I don't think the size or form of the G1 is at all an issue. As others have said subsequent models will use Micro 4/3's in different forms. But to produce a high quality EVF comparable to a full prism and mirror view finder, to show PRIOR to taking the shot the effect of white balance and aperture and shutter speed and color mode changes.....and to do it in a compact form that with only two lenses will cover the 35mm film equivalent of 28-400mm....this is huge. It won't replace my Nikon D300 kit but it's the ideal backup system or light travel system. I always loved my S3IS for it's light weight and potential for very good quality images but it is slow focusing, doesn't handle high ISO well at all, and the EVF just sucked....and no RAW recording.

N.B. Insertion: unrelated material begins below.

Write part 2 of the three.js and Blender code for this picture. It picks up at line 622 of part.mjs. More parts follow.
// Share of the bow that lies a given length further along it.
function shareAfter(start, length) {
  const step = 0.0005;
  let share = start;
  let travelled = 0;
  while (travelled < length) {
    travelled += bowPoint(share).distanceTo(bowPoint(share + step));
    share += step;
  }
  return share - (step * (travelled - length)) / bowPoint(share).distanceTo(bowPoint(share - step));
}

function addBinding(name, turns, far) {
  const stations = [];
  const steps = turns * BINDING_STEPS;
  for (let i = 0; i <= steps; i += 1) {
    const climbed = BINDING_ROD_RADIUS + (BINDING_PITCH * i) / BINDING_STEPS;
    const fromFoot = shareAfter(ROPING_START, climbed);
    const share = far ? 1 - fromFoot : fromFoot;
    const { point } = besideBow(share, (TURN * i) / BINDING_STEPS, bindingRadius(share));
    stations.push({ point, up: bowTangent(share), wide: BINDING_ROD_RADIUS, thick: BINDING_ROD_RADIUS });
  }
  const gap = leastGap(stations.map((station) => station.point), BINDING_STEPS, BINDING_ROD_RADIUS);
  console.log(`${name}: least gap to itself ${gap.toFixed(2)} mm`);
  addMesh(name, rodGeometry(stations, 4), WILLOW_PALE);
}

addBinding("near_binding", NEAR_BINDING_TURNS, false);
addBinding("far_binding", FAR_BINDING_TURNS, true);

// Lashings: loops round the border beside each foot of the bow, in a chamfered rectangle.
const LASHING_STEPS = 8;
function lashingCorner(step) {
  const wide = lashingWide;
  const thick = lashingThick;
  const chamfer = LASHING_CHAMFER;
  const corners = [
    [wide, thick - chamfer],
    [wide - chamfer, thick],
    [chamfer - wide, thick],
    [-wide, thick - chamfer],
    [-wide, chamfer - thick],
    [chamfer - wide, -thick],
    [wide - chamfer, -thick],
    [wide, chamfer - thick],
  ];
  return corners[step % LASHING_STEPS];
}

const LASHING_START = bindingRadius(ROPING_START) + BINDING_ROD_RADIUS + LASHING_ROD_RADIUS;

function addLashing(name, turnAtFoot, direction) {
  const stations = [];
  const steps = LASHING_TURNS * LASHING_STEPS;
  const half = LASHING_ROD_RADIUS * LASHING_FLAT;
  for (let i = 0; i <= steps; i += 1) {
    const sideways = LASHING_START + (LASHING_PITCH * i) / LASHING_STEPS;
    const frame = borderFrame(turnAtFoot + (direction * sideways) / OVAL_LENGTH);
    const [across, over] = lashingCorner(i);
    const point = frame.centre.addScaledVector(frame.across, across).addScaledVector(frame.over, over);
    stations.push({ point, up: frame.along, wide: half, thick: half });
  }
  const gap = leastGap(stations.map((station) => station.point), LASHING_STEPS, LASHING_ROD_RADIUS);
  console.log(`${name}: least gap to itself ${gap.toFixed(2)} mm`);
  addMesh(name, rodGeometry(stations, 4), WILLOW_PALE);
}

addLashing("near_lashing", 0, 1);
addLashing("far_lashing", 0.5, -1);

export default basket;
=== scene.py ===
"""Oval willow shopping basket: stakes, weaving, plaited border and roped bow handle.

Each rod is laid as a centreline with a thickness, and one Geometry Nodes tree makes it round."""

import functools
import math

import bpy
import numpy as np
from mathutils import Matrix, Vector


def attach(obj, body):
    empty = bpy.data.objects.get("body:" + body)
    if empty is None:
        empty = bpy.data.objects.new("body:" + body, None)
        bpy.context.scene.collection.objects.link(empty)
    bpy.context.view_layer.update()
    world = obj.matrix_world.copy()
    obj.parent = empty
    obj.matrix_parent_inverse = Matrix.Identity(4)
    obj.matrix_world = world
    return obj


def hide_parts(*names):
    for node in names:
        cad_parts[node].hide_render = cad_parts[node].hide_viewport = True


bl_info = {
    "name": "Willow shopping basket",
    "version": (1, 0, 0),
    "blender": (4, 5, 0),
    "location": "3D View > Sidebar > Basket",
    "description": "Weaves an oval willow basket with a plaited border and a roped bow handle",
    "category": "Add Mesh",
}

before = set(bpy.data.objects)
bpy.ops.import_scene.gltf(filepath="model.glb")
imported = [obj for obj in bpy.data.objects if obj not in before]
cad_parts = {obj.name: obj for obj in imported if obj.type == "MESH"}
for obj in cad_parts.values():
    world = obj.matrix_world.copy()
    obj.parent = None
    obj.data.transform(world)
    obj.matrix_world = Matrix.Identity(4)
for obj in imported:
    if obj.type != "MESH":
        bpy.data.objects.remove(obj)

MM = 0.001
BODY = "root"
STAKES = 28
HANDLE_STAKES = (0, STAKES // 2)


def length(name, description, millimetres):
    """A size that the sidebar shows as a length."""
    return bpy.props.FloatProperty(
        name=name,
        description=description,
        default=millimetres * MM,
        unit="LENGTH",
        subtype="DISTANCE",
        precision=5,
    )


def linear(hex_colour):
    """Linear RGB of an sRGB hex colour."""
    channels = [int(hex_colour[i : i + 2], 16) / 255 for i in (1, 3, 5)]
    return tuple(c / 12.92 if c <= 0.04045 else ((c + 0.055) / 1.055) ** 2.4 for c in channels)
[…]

The critical issue will be image quality and if the G1 holds up in this regard at least at ISO800 with negligable noise artifact and excellent detail, preferably up to ISO1600, then this will be an absolute winner.

I'll wait until after Photokina but if Nikon doesn't have something along these lines in the future I very likely will buy the G1 with both of the introduction lenses and a flash for my backup and light travel system. Just depends on IQ but I can't imagine it's not very good.

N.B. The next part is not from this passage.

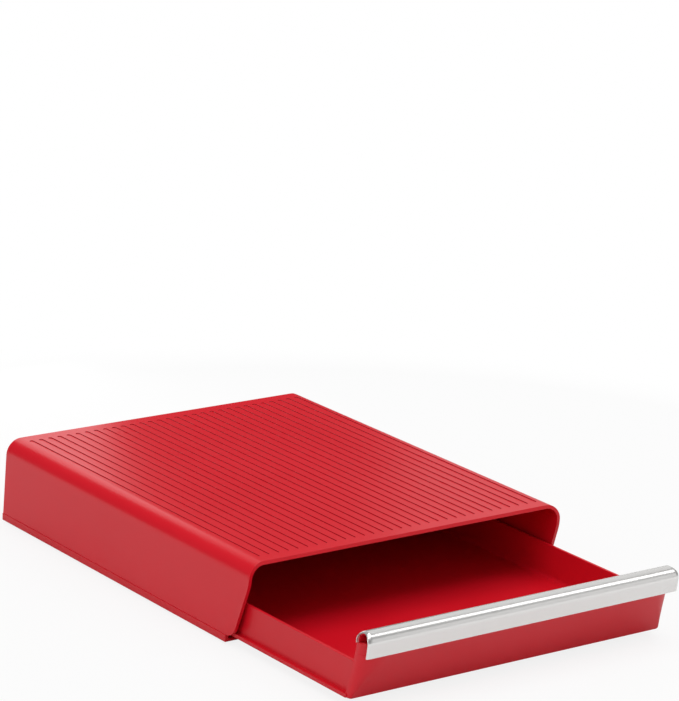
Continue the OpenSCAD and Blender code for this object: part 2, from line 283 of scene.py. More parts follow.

Panasonic should be applauded for this advance.

AC
 
Everyone is acting like this is the one and only uFT camera ever.
This is just the start, and by their own admission a conservative
one. There's much more to come.

Tim
No one is saying that, Tim. In fact, every post I've written, and all of the posts that I've read by others who find this camera well short of the mark say the same thing: We hope for better in the next iteration.

But almost all the posts defending this camera try to ignore the obvious: the promise of the µ4/3 format, i.e., a smaller, lighter camera, is left unfulfilled (so far). Why is it that that simple statement arouses such ire, and in the case of some (exp1orer comes to mind) red-eyed, spittle-flecked, fanboi ranting?